■ **Entries**:
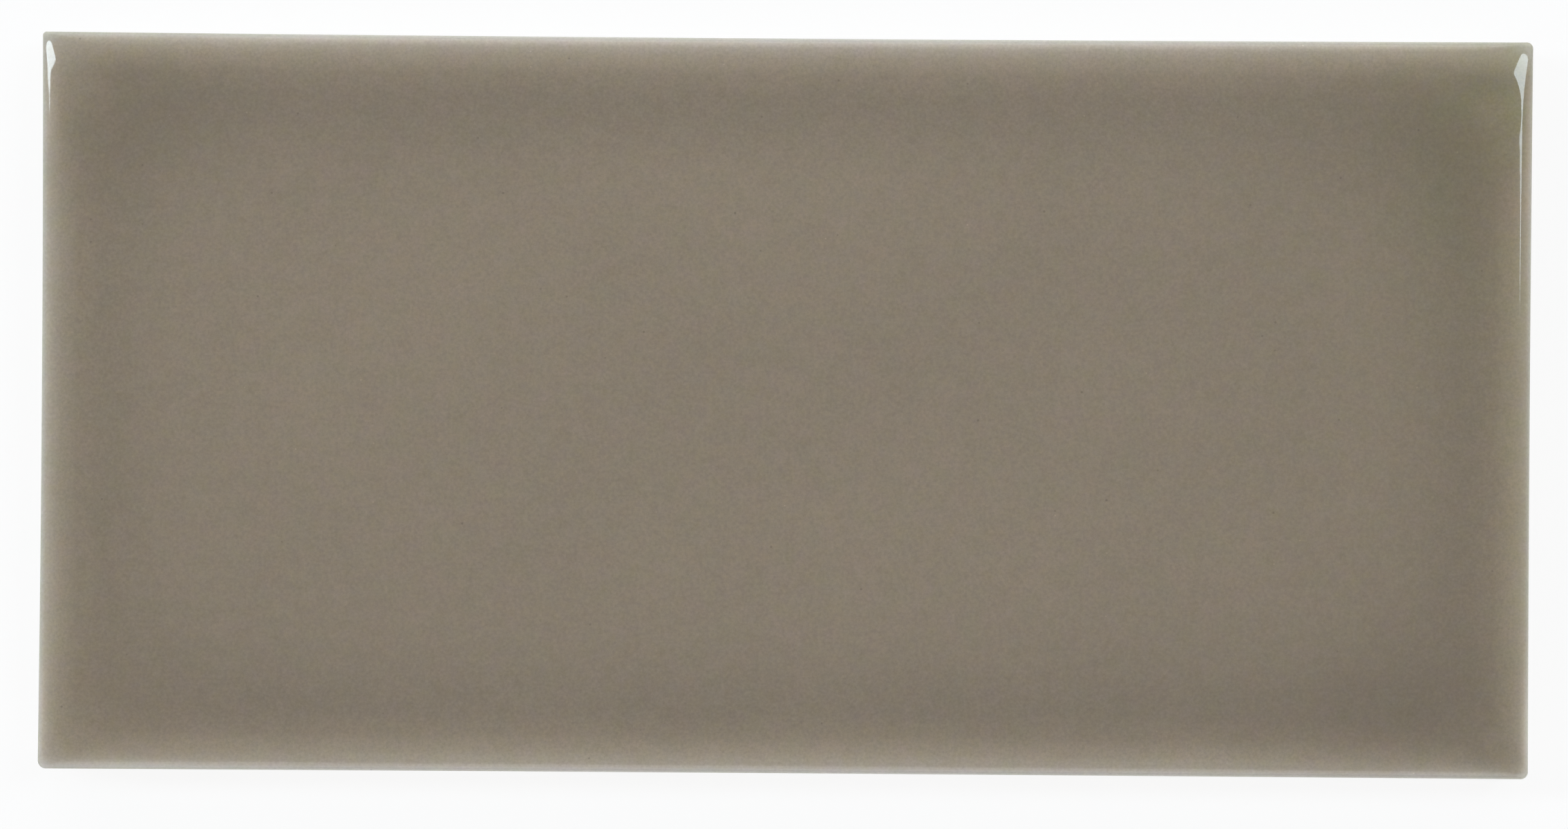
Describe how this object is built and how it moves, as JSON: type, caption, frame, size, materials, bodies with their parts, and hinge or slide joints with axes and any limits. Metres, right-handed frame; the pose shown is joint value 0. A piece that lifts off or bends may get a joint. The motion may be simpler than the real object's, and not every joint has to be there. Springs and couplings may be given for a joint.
{
  "type": "field tile",
  "caption": "Rectangular glazed ceramic field tile with a softly rolled edge round its face and a keyed back for adhesive.",
  "frame": {"origin": "centre of the flat back, where the two middle ribs of the key cross", "axes": "+X along the tile's length, +Y along its width, +Z out of the glazed face"},
  "size_m": [0.1508, 0.0746, 0.008],
  "materials": {
    "glazed_clay": "glossy warm grey-brown glaze, pale where it runs thin over the edge, on an off-white clay body that is bare on the lower sides and the back"
  },
  "bodies": {
    "root": {"tile": "glazed_clay"}
  },
  "joints": []
}
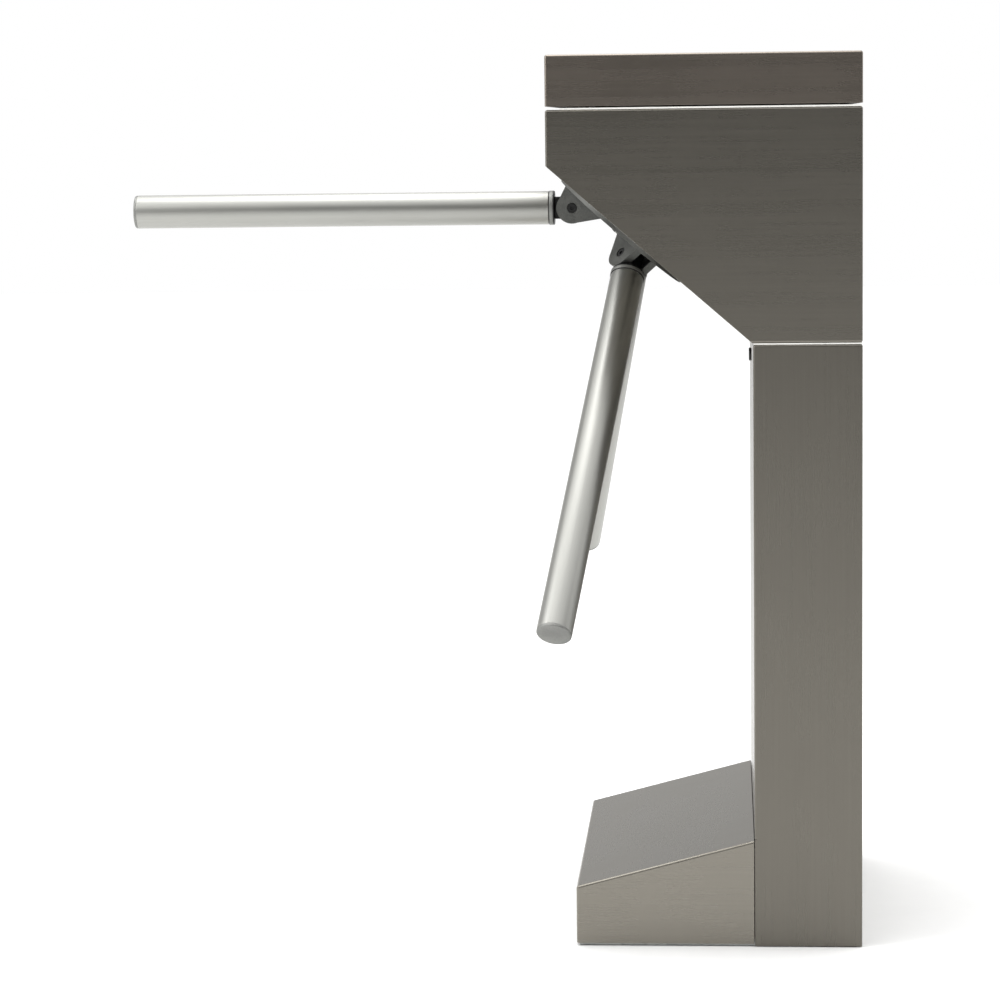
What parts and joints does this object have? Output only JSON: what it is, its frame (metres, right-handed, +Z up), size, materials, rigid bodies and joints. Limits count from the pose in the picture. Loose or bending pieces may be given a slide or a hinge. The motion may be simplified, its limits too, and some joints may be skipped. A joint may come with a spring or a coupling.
{
  "type": "visitor counter turnstile",
  "caption": "Floor-standing tripod turnstile: slanted three-arm hub on a narrow steel column with a hinged lid, service panel and sloped base cover.",
  "frame": {"origin": "on the floor, at the centre of the four anchor holes in the base plate", "axes": "+Z up, +Y along the walking direction, -X towards the passage that the arms block, +X towards the column side"},
  "size_m": [0.8331, 0.7964, 0.98],
  "materials": {
    "shell_steel": "fine vertical brushed grain",
    "arm_steel": "satin, polished along the tube",
    "cast_grey": "grey cast metal",
    "knuckle_dark": "blackened steel",
    "zinc_steel": "zinc plated",
    "machined_steel": "machined",
    "spring_steel": "bright spring steel",
    "lock_chrome": "polished",
    "lock_core": "worn nickel over brass",
    "black_plastic": "moulded",
    "wheel_white": "moulded",
    "board_green": "solder mask"
  },
  "bodies": {
    "root": {"base_plate": "zinc_steel", "base_cover": "shell_steel", "base_cover_screws": "machined_steel", "column_frame": "zinc_steel", "column_shell": "shell_steel", "panel_hinge_brackets": "zinc_steel", "head_shell": "shell_steel", "face_plate": "shell_steel", "lid_hinge_brackets": "zinc_steel", "lid_catch": "zinc_steel", "chassis_brackets": "zinc_steel", "chassis_plate": "zinc_steel", "bearing_housing": "cast_grey", "housing_bolts": "machined_steel", "bearings": "machined_steel", "pawl_posts": "zinc_steel", "entry_spring": "spring_steel", "exit_spring": "spring_steel", "solenoids": "black_plastic", "rear_plate": "zinc_steel", "damper_body": "black_plastic", "counter_body": "black_plastic", "detent_spring": "spring_steel", "encoder_sensors": "black_plastic", "control_board": "board_green", "power_supply": "zinc_steel"},
    "hub": {"hub": "cast_grey", "hub_bolt": "machined_steel", "clevis_pins": "knuckle_dark", "main_shaft": "machined_steel", "lock_wheel": "cast_grey", "main_gear": "machined_steel", "detent_cam": "cast_grey", "encoder_disc": "black_plastic"},
    "arm_1": {"arm_1_knuckle": "knuckle_dark", "arm_1_tube": "arm_steel", "arm_1_cap": "cast_grey"},
    "arm_2": {"arm_2_knuckle": "knuckle_dark", "arm_2_tube": "arm_steel", "arm_2_cap": "cast_grey"},
    "arm_3": {"arm_3_knuckle": "knuckle_dark", "arm_3_tube": "arm_steel", "arm_3_cap": "cast_grey"},
    "lid": {"lid": "shell_steel", "lid_hinge_leaves": "zinc_steel", "lid_lock_body": "lock_chrome"},
    "lid_key": {"lid_lock_plug": "lock_core"},
    "service_panel": {"service_panel": "shell_steel", "panel_hinge_leaves": "zinc_steel", "panel_lock_body": "lock_chrome"},
    "panel_key": {"panel_lock_plug": "lock_core"},
    "entry_pawl": {"entry_pawl": "machined_steel"},
    "exit_pawl": {"exit_pawl": "machined_steel"},
    "entry_plunger": {"entry_plunger": "machined_steel"},
    "exit_plunger": {"exit_plunger": "machined_steel"},
    "damper_pinion": {"damper_pinion": "machined_steel"},
    "counter_pinion": {"counter_pinion": "machined_steel"},
    "counter_units": {"counter_units_wheel": "wheel_white"},
    "counter_tens": {"counter_tens_wheel": "wheel_white"},
    "counter_hundreds": {"counter_hundreds_wheel": "wheel_white"}
  },
  "joints": [
    {"name": "hub_spin", "type": "hinge", "parent": "root", "child": "hub", "pos_m": [-0.10275, 0, 0.79065], "axis": [-0.6561, 0, -0.7547], "continuous": true, "deforming": ["detent_spring"]},
    {"name": "arm_1_fold", "type": "hinge", "parent": "hub", "child": "arm_1", "pos_m": [-0.16509, 0, 0.81039], "axis": [0, -1, 0], "range_deg": [0, 90]},
    {"name": "arm_2_fold", "type": "hinge", "parent": "hub", "child": "arm_2", "pos_m": [-0.09716, -0.05196, 0.75135], "axis": [0.6536, 0.5, -0.5682], "range_deg": [0, 25]},
    {"name": "arm_3_fold", "type": "hinge", "parent": "hub", "child": "arm_3", "pos_m": [-0.09716, 0.05196, 0.75135], "axis": [-0.6536, 0.5, 0.5682], "range_deg": [0, 25]},
    {"name": "lid_lift", "type": "hinge", "parent": "root", "child": "lid", "pos_m": [-0.1755, 0, 0.943], "axis": [0, -1, 0], "range_deg": [0, 85]},
    {"name": "lid_key_turn", "type": "hinge", "parent": "lid", "child": "lid_key", "pos_m": [0.1575, 0, 0.95], "axis": [1, 0, 0], "range_deg": [0, 90]},
    {"name": "panel_tilt", "type": "hinge", "parent": "root", "child": "service_panel", "pos_m": [0.0475, 0, 0.1315], "axis": [0, -1, 0], "range_deg": [0, 12]},
    {"name": "panel_key_turn", "type": "hinge", "parent": "service_panel", "child": "panel_key", "pos_m": [0.0395, 0, 0.64], "axis": [1, 0, 0], "range_deg": [0, 90]},
    {"name": "entry_pawl_swing", "type": "hinge", "parent": "root", "child": "entry_pawl", "pos_m": [-0.00826, -0.062, 0.80789], "axis": [-0.6561, 0, -0.7547], "range_deg": [0, 11], "stiffness_Nm_per_rad": 0.6, "springref_deg": -8.59},
    {"name": "exit_pawl_swing", "type": "hinge", "parent": "root", "child": "exit_pawl", "pos_m": [-0.00826, 0.062, 0.80789], "axis": [0.6561, 0, 0.7547], "range_deg": [0, 11], "stiffness_Nm_per_rad": 0.6, "springref_deg": -8.59},
    {"name": "entry_plunger_slide", "type": "slide", "parent": "root", "child": "entry_plunger", "axis": [0, -1, 0], "range_m": [0, 0.0054], "deforming": ["entry_spring"]},
    {"name": "exit_plunger_slide", "type": "slide", "parent": "root", "child": "exit_plunger", "axis": [0, 1, 0], "range_m": [0, 0.0054], "deforming": ["exit_spring"]},
    {"name": "damper_spin", "type": "hinge", "parent": "root", "child": "damper_pinion", "pos_m": [0.00212, 0.0413, 0.82139], "axis": [-0.6561, 0, -0.7547], "continuous": true},
    {"name": "counter_spin", "type": "hinge", "parent": "root", "child": "counter_pinion", "pos_m": [0.00212, -0.0413, 0.82139], "axis": [-0.6561, 0, -0.7547], "continuous": true},
    {"name": "units_spin", "type": "hinge", "parent": "root", "child": "counter_units", "pos_m": [0.01502, -0.0413, 0.8804], "axis": [-0.6561, 0, -0.7547], "continuous": true},
    {"name": "tens_spin", "type": "hinge", "parent": "root", "child": "counter_tens", "pos_m": [0.01962, -0.0413, 0.88569], "axis": [-0.6561, 0, -0.7547], "continuous": true},
    {"name": "hundreds_spin", "type": "hinge", "parent": "root", "child": "counter_hundreds", "pos_m": [0.02421, -0.0413, 0.89097], "axis": [-0.6561, 0, -0.7547], "continuous": true}
  ],
  "couplings": [
    {"joint": "entry_plunger_slide", "follows": "entry_pawl_swing", "m_per_rad": 0.027828},
    {"joint": "exit_plunger_slide", "follows": "exit_pawl_swing", "m_per_rad": 0.027828},
    {"joint": "damper_spin", "follows": "hub_spin", "ratio": -3},
    {"joint": "counter_spin", "follows": "hub_spin", "ratio": -3},
    {"joint": "units_spin", "follows": "hub_spin", "ratio": 0.3},
    {"joint": "tens_spin", "follows": "hub_spin", "ratio": 0.03},
    {"joint": "hundreds_spin", "follows": "hub_spin", "ratio": 0.003}
  ]
}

■ **Work to do**: From the data above, show each line that contains "axes".

■ **Exercise output**:
Describe how this object is built and how it moves, as JSON: type, caption, frame, size, materials, bodies with their parts, and hinge or slide joints with axes and any limits. Metres, right-handed frame; the pose shown is joint value 0. A piece that lifts off or bends may get a joint. The motion may be simpler than the real object's, and not every joint has to be there. Springs and couplings may be given for a joint.
  "frame": {"origin": "centre of the flat back, where the two middle ribs of the key cross", "axes": "+X along the tile's length, +Y along its width, +Z out of the glazed face"},
  "frame": {"origin": "on the floor, at the centre of the four anchor holes in the base plate", "axes": "+Z up, +Y along the walking direction, -X towards the passage that the arms block, +X towards the column side"},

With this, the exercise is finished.